While Stapelmann’s expertise in plasma engineering may sound far removed from the world of plant sciences, that hasn’t stopped her from leading a highly interdisciplinary team of 12 scientists from nine departments in three colleges on the Fertilizer of the Future Project within the N.C. Plant Sciences Initiative.

Several members of the Fertilizer of the Future research team. Photo credit: Katharina Stapelmann

So how does an electrical engineer healing wounds with the fourth state of matter end up making fertilizer for North Carolina farmers? “We produce reactive oxygen and nitrogen species in the air, and those reactive species are the same ones that the human body produces for signaling processes,” Stapelmann explains. “That’s really how we got connected to the plant sciences because plants and humans are not so different.”

The idea for Fertilizer of the Future was sparked over five years ago when Stapelmann met Chadi Sayde, assistant professor in the Department of Biological and Agricultural Engineering, at their new employee orientation at NC State. “We started chatting and he told me about his fiber optic-based soil sensors,” Stapelmann recalls. Because she knew that nitrogen fertilizer could be produced with plasma-derived nitrate as a substitute for ammonium made from the Haber-Bosch principle, she got an idea. “I said, ‘Huh, with the sensors in the soil we could use plasma to produce fertilizer. We could do fertigation on demand right there on the farm.’”

Using a plasma device, Stapelmann’s component of the project involves optimizing nitrogen fixation in water for delivery in the fertigation system. When Stapelmann’s plasma process is optimized, it can be applied to a fertigation system using Sayde’s soil sensors. “[The sensors] can tell us if the plants need water, if the plants need nitrogen, if they need both. Then we can use our plasma device to create nitrogen fertilizer in the irrigation water on demand,” Stapelmann explains.
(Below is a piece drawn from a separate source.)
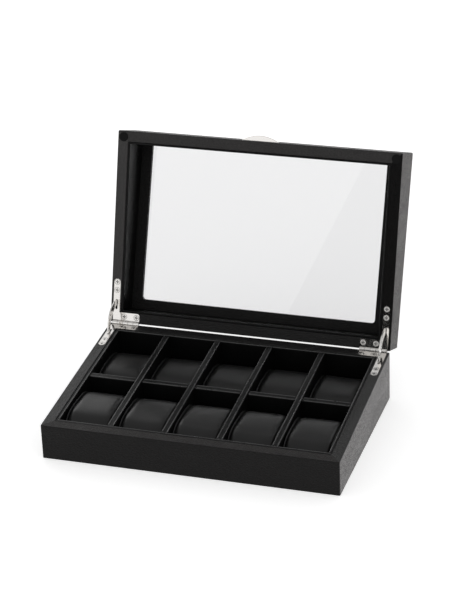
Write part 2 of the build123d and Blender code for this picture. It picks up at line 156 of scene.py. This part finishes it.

Plasma fixation in water for delivery in a fertigation system. Photo credit: Katharina Stapelmann

So far, preliminary research from the project has shown that plants treated with plasma-derived fertilizer exhibit better growth rates and root structure. Surprisingly, Stapelmann and her team have also found that plants treated with plasma-derived fertilizer have higher stress tolerance than those treated with traditional nitrogen fertilizer. The next step for the team is to conduct field experiments to test real-world conditions and to dig into possible explanations for the encouraging preliminary results. “What I’ve done in the past with plasma medicine is use cells to tell me what’s going on. Now I want to do the same with the plants – let the plants tell us what’s going on when we give them plasma fertilizer,” Stapelmann says.

Three years into Fertilizer of the Future, Stapelmann has learned a lot about plants. “Most of my plants at home just die because I’m really not good with them,” Stapelmann says. But Fertilizer of the Future has revealed the similarities between plants and humans in a way Stapelmann admits she’d never truly been aware of before. “Their metabolism is different than ours, of course – we are not the same – but we all have nitrogen and oxygen that we can do something with. For me, it was an eye-opener that plasma agriculture and plasma medicine are really not that far away from each other.”